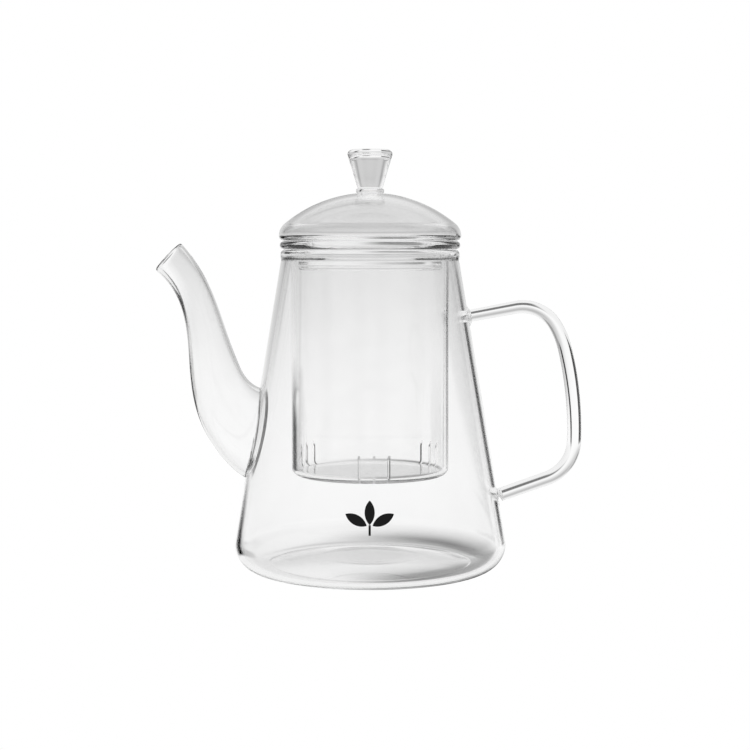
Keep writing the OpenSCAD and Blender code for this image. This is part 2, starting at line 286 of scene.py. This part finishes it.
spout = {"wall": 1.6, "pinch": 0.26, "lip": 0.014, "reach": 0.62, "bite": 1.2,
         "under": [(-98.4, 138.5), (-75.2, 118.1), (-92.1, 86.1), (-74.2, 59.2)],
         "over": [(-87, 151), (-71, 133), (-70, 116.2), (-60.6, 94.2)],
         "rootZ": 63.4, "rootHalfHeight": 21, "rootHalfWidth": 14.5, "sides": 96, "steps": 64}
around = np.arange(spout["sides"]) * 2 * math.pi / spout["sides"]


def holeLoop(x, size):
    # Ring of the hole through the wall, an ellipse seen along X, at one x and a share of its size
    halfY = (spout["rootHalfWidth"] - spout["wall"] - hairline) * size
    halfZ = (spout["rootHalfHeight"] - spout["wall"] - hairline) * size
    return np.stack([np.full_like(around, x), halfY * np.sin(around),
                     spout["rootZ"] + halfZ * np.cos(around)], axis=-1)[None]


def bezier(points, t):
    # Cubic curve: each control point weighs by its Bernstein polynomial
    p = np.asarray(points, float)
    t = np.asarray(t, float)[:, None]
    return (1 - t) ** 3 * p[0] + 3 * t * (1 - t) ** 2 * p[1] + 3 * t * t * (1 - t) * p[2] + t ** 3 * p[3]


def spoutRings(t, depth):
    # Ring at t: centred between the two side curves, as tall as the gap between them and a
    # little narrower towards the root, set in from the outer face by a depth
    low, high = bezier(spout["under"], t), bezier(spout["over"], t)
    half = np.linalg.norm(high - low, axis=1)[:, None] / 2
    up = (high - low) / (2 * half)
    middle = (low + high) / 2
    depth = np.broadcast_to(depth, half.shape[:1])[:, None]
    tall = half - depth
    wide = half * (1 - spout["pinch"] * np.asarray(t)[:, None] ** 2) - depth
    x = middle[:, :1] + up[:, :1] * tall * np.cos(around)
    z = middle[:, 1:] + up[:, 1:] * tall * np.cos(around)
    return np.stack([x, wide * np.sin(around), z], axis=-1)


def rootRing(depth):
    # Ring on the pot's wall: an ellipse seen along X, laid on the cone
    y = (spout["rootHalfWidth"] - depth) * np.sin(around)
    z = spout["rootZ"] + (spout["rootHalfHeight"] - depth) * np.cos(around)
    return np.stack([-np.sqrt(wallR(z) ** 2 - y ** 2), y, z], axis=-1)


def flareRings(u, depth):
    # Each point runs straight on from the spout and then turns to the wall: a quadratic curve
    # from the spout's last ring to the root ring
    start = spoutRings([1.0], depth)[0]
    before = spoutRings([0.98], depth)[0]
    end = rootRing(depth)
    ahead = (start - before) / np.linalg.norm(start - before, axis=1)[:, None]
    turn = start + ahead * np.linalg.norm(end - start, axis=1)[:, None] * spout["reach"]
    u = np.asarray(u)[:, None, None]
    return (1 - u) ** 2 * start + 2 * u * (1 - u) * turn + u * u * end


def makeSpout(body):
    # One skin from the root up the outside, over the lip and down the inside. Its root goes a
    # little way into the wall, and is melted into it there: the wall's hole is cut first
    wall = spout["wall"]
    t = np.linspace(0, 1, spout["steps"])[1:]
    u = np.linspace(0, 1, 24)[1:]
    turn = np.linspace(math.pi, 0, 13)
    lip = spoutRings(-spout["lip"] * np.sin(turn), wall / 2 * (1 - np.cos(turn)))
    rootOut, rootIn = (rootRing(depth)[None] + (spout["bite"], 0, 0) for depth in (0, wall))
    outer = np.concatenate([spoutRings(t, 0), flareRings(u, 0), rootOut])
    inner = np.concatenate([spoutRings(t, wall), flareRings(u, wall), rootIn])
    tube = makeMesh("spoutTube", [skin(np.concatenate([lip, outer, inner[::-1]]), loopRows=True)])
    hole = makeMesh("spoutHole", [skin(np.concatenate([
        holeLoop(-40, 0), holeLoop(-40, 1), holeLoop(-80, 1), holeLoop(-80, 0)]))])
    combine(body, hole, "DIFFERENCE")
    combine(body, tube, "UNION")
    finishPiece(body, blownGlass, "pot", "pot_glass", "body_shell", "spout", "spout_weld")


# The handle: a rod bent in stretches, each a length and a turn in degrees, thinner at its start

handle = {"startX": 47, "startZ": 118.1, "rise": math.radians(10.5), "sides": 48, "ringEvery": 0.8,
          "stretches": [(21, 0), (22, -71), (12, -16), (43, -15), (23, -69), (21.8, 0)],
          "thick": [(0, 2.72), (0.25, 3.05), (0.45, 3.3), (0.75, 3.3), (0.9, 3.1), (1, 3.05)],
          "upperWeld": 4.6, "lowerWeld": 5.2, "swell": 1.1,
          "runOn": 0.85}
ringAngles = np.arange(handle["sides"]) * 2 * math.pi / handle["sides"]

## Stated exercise
Write the data from above out again, exactly.

## Problem solution
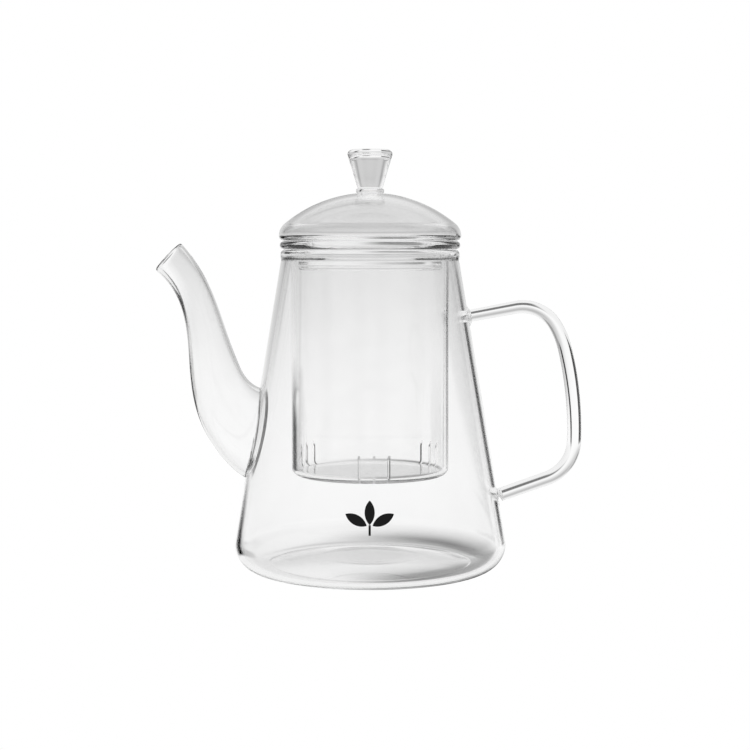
Keep writing the OpenSCAD and Blender code for this image. This is part 2, starting at line 286 of scene.py. This part finishes it.
spout = {"wall": 1.6, "pinch": 0.26, "lip": 0.014, "reach": 0.62, "bite": 1.2,
         "under": [(-98.4, 138.5), (-75.2, 118.1), (-92.1, 86.1), (-74.2, 59.2)],
         "over": [(-87, 151), (-71, 133), (-70, 116.2), (-60.6, 94.2)],
         "rootZ": 63.4, "rootHalfHeight": 21, "rootHalfWidth": 14.5, "sides": 96, "steps": 64}
around = np.arange(spout["sides"]) * 2 * math.pi / spout["sides"]


def holeLoop(x, size):
    # Ring of the hole through the wall, an ellipse seen along X, at one x and a share of its size
    halfY = (spout["rootHalfWidth"] - spout["wall"] - hairline) * size
    halfZ = (spout["rootHalfHeight"] - spout["wall"] - hairline) * size
    return np.stack([np.full_like(around, x), halfY * np.sin(around),
                     spout["rootZ"] + halfZ * np.cos(around)], axis=-1)[None]


def bezier(points, t):
    # Cubic curve: each control point weighs by its Bernstein polynomial
    p = np.asarray(points, float)
    t = np.asarray(t, float)[:, None]
    return (1 - t) ** 3 * p[0] + 3 * t * (1 - t) ** 2 * p[1] + 3 * t * t * (1 - t) * p[2] + t ** 3 * p[3]


def spoutRings(t, depth):
    # Ring at t: centred between the two side curves, as tall as the gap between them and a
    # little narrower towards the root, set in from the outer face by a depth
    low, high = bezier(spout["under"], t), bezier(spout["over"], t)
    half = np.linalg.norm(high - low, axis=1)[:, None] / 2
    up = (high - low) / (2 * half)
    middle = (low + high) / 2
    depth = np.broadcast_to(depth, half.shape[:1])[:, None]
    tall = half - depth
    wide = half * (1 - spout["pinch"] * np.asarray(t)[:, None] ** 2) - depth
    x = middle[:, :1] + up[:, :1] * tall * np.cos(around)
    z = middle[:, 1:] + up[:, 1:] * tall * np.cos(around)
    return np.stack([x, wide * np.sin(around), z], axis=-1)


def rootRing(depth):
    # Ring on the pot's wall: an ellipse seen along X, laid on the cone
    y = (spout["rootHalfWidth"] - depth) * np.sin(around)
    z = spout["rootZ"] + (spout["rootHalfHeight"] - depth) * np.cos(around)
    return np.stack([-np.sqrt(wallR(z) ** 2 - y ** 2), y, z], axis=-1)


def flareRings(u, depth):
    # Each point runs straight on from the spout and then turns to the wall: a quadratic curve
    # from the spout's last ring to the root ring
    start = spoutRings([1.0], depth)[0]
    before = spoutRings([0.98], depth)[0]
    end = rootRing(depth)
    ahead = (start - before) / np.linalg.norm(start - before, axis=1)[:, None]
    turn = start + ahead * np.linalg.norm(end - start, axis=1)[:, None] * spout["reach"]
    u = np.asarray(u)[:, None, None]
    return (1 - u) ** 2 * start + 2 * u * (1 - u) * turn + u * u * end


def makeSpout(body):
    # One skin from the root up the outside, over the lip and down the inside. Its root goes a
    # little way into the wall, and is melted into it there: the wall's hole is cut first
    wall = spout["wall"]
    t = np.linspace(0, 1, spout["steps"])[1:]
    u = np.linspace(0, 1, 24)[1:]
    turn = np.linspace(math.pi, 0, 13)
    lip = spoutRings(-spout["lip"] * np.sin(turn), wall / 2 * (1 - np.cos(turn)))
    rootOut, rootIn = (rootRing(depth)[None] + (spout["bite"], 0, 0) for depth in (0, wall))
    outer = np.concatenate([spoutRings(t, 0), flareRings(u, 0), rootOut])
    inner = np.concatenate([spoutRings(t, wall), flareRings(u, wall), rootIn])
    tube = makeMesh("spoutTube", [skin(np.concatenate([lip, outer, inner[::-1]]), loopRows=True)])
    hole = makeMesh("spoutHole", [skin(np.concatenate([
        holeLoop(-40, 0), holeLoop(-40, 1), holeLoop(-80, 1), holeLoop(-80, 0)]))])
    combine(body, hole, "DIFFERENCE")
    combine(body, tube, "UNION")
    finishPiece(body, blownGlass, "pot", "pot_glass", "body_shell", "spout", "spout_weld")


# The handle: a rod bent in stretches, each a length and a turn in degrees, thinner at its start

handle = {"startX": 47, "startZ": 118.1, "rise": math.radians(10.5), "sides": 48, "ringEvery": 0.8,
          "stretches": [(21, 0), (22, -71), (12, -16), (43, -15), (23, -69), (21.8, 0)],
          "thick": [(0, 2.72), (0.25, 3.05), (0.45, 3.3), (0.75, 3.3), (0.9, 3.1), (1, 3.05)],
          "upperWeld": 4.6, "lowerWeld": 5.2, "swell": 1.1,
          "runOn": 0.85}
ringAngles = np.arange(handle["sides"]) * 2 * math.pi / handle["sides"]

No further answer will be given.